Casual communication in Russia reflects a subdued formalism that is unique region. A business meeting with a stranger warrants the use of their patronymic name to address them. A patronymic name is the surname originated from a paternal ancestor such as a father or grandfather. All Russian surnames are rooted on the individuals’ father with the suffix “ovna” or “evna” for women, which translate to “the daughter of”. For men the suffix “ovich” similarly translates to “the son of” pattern seeing in the women. To add another layer of tradition, the Russian language has two version of the word “you”. In a formal setting Russians use “vy” to delineate courtesy and respect, but they also have the “ty” version to use with friends or family.
In contrast, Brazil’s communication style is much more relaxed and informal. Brazilians often interrupt each other in conversations, a habit that is not considered rude by their standards. They also communicate in very close proximity and enjoy touching each other lightly. This practice is observed across gender roles. For example, Brazilian men touch other men as well as women during conversations. Women do not consider this behavior sexual harassment or inappropriate behavior. In fact, breaking away from this close proximity is considered an insult in Brazilian. High Context Society
Russians and Brazil use the high context communication style. This style is to integrate oral and nonverbal messages to transmit their thoughts and feeling. Engaging a conversation with a high context communicator a person must be able to indentify the subtle nuance in body language to decipher what is really being expressed. In short, many things are left unsaid in Russia, which makes operating and marketing a business slightly challenging. For example, in the early 1990s a Russian beer company struck marketing gold when its commercial aired during a Russian football game. The commercial depicted a football player with a dated haircut and a jersey with the words “I. Sussanin”. His supposed coach is seen attempting to motivate him by saying “You already played against the Polish, so just do the same with this team, lead them to the wrong direction”. In response, the player says nothing and turns away. This commercial resonated well with Russian consumers because the humour was implied. All Russians have a strong understanding of their history and understood that this was in reference to the war hero Ivan Sussanin who tricked the Polish into going the wrong direction in the War of 1613. Thus, it is imperative to have excellent listening and observational skills to be an effective communicator in Russia and Brazil. Negotiating
The political and economic landscape of Russia is an influential element in its negotiation style. Since the collapse of the Soviet Union, the protection of property rights still remains relatively weak and businesses are often subject to state control that is riddled with nepotism and corruption. Thus, Russian negotiations focus on the short-term gains and benefits of a business deal. In fact, communication in business deals can easily escalate into a highly contentious and adversarial experience. Dramatic reactions like threats to call off a deal, loss of temper, and even leaving the boardroom, are quite typical in business negotiations. Russians subscribe to the idea that one parties’ gain should be equitable the other parties’ loss. Thus, compromising is seen as a weakness and there is strong expectation that there is only one winner in a business deal.

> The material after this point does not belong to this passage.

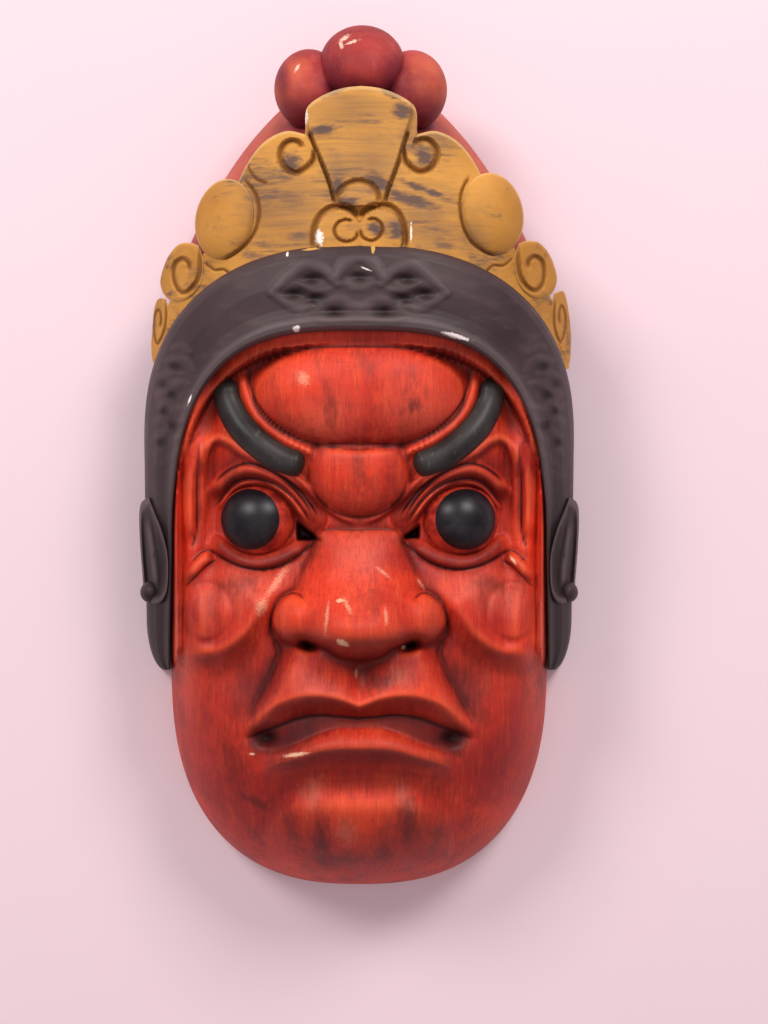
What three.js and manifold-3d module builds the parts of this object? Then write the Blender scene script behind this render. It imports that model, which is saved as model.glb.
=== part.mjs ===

– Leveraging relationships is an important element when negotiating in Brazil. Brazilians often employ distributive and contingency bargaining. While the buyer is in a superior position, both sides in a business deal own the responsibility to reach agreement. They expect long-term commitments from their business partners and will focus mostly on long-term benefits. The primary negotiation style is competitive and Brazilians can be very aggressive negotiators. While proposals should demonstrate the benefits to both negotiating parties, neither of them should take attempts to win competitive advantages negatively. It is crucial to remain non-confrontational and avoid direct conflict throughout the bargaining exchange. Ultimately, the culture promotes a win-win approach and people value long-term business relationships. You will earn your counterparts’ respect by maintaining a positive, persistent attitude. Do not openly show aggression or frustration. Should a dispute arise at any stage of a negotiation, you might be able to reach resolution by leveraging personal relationships Conflict Management
For a long time Russia was organized into agricultural communes. Agricultural communes were communities and public farms that provided all of the food resources to the surrounding population. Food was distributed equally and Russians learned to cooperate and reduce waste whenever possible. Thus, Russian fondness for the group strongly influences their conflict management style. If there is an issue within an organization, it is important to address the group, not an individual, about the issue and find a collaborative solution to the problem. Russians believe that helping their team members accomplish a goal really does benefit them directly, Russian like to be successful together. They are more confident that they can work together and make decisions and strive to understand the opposing position by asking questions.
Brazilian prefers to avoid dealing directly with conflict. When issues arise, they are dealt with privately, through a third party, or through passive resistance. Rather than state their opposition directly, Brazilians will problem solve their using the least amount of open dissension. Brazilian believes strongly in saving face, a concept that many direct communicators do not factor in when dealing with conflict. Saving face is simply dealing with an issue or concern in a manner that does not publicly embarrass Brazilians or cause them to lose respect in their own eyes or those of other individuals. Therefore, blame is not directly placed on anyone but is usually alluded to.